According to experts at the Kiel Institute for the World Economy (IfW), nearly all major economies are showing signs of a continued upturn. Echoing this conclusion, the Centre for European Economic Research (ZEW) indicator for economic expectations rose again in October.

 

As a global business, Phoenix Mecano is benefiting from this positive situation on world markets. Its strategic focus will remain on expanding its position in its established markets and moving into future-oriented industries, in particular railway, medical, energy and automation technology.

 

The main operational focus for management is the ELCOM/EMS division. As part of the ongoing global consolidation of facilities, production capacity is being adjusted, manufacturing technologies and development activities pooled, logistics and sales structures pared down and product ranges streamlined. Following its successful transformation, ELCOM/EMS will be positioned to grow profitably with a streamlined product portfolio of electromechanical components, components for high-performance computer systems and inductors of various performance classes.
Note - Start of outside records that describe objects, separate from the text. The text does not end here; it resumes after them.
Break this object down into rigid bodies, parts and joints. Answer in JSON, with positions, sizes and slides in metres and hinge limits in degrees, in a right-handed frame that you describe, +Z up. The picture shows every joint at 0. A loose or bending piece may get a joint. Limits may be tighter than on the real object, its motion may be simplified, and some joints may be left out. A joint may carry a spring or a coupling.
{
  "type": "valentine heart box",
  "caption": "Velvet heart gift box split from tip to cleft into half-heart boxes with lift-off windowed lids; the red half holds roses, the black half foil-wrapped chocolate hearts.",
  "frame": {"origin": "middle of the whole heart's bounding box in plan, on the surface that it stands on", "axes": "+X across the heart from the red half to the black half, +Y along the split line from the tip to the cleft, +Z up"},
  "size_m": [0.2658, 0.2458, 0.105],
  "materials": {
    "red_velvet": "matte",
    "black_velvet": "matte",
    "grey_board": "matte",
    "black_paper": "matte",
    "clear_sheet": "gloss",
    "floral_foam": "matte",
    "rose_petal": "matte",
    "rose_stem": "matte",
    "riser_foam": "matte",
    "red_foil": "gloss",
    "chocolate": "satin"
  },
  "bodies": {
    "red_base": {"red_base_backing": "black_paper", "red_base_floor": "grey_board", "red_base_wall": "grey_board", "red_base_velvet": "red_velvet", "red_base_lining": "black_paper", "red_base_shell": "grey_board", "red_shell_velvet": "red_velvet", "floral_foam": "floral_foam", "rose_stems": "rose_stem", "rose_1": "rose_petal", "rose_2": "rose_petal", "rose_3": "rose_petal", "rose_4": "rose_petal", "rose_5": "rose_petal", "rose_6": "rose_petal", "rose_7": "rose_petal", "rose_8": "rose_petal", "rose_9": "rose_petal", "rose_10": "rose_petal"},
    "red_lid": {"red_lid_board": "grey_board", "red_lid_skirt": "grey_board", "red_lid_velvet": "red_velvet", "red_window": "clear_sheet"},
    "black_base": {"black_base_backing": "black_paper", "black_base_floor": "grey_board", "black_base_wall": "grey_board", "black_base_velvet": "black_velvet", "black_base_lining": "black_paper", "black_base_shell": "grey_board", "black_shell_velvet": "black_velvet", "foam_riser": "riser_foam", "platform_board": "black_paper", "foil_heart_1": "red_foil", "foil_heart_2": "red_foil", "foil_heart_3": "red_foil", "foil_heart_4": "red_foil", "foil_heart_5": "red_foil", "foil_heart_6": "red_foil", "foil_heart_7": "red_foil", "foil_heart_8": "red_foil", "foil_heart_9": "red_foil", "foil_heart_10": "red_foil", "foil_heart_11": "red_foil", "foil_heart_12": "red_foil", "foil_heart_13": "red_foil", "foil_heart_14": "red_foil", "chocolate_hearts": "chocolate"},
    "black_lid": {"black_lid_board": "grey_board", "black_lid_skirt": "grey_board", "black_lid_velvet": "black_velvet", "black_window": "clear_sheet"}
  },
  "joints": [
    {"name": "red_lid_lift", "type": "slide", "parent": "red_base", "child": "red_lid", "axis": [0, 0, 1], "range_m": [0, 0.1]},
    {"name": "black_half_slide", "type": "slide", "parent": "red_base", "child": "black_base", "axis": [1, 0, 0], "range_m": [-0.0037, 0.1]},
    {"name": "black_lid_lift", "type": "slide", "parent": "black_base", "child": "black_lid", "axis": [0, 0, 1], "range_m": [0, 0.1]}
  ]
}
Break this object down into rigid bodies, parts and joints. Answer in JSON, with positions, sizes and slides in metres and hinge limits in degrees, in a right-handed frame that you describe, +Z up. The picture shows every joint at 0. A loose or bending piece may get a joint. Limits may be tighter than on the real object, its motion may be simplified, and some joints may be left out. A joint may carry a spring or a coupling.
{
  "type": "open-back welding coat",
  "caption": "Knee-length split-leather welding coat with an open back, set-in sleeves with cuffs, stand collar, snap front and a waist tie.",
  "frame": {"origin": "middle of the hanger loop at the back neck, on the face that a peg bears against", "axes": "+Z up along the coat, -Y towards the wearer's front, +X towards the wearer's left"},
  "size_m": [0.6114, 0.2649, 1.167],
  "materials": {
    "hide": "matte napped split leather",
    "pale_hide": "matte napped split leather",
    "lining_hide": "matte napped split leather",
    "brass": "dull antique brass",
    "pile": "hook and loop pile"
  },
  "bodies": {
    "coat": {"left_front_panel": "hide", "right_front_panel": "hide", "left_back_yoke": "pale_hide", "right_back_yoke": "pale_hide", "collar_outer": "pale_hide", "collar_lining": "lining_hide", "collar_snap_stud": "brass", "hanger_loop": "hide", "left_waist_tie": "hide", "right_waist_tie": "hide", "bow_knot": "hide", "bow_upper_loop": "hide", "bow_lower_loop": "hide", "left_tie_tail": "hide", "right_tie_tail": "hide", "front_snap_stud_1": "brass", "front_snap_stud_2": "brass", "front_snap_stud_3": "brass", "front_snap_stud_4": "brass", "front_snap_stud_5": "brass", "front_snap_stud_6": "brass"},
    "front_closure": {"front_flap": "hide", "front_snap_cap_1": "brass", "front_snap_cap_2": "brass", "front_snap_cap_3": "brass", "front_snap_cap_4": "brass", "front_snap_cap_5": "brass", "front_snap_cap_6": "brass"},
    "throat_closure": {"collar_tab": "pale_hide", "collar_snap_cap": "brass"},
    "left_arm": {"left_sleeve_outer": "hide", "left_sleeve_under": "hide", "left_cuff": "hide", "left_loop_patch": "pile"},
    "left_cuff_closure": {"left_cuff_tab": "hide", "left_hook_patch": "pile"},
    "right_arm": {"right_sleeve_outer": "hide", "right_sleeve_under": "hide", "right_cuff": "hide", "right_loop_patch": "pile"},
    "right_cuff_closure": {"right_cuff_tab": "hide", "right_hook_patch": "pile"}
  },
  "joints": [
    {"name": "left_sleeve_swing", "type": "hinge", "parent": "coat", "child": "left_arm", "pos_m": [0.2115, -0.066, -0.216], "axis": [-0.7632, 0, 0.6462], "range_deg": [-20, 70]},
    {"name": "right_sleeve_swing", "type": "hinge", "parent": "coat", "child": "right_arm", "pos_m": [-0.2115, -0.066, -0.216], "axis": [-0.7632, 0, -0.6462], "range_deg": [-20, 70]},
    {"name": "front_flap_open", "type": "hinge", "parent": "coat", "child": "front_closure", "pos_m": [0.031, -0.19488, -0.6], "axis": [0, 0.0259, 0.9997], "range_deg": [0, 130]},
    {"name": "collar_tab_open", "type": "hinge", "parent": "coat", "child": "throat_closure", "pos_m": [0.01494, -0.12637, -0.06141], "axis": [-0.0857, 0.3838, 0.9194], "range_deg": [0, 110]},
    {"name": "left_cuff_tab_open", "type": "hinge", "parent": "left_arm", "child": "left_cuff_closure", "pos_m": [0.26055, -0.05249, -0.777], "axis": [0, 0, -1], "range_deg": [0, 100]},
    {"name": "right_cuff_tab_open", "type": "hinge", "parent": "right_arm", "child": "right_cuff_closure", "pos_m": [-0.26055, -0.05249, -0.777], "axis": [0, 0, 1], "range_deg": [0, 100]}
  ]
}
Promising market opportunities lie in the technological challenges of the energy transition and power supply decentralisation and in system controls, as well as the unstoppable trend of digitalisation.

 

The Phoenix Mecano Group will continue to make further progress in sales in the current quarter, although sales are usually less buoyant towards the end of the financial year. The management and Board of Directors therefore expect a full-year operating result before one-off expenses at the upper end of the €36-40 million target range envisaged at the start of the year. In the best-case scenario, this value could even be slightly exceeded.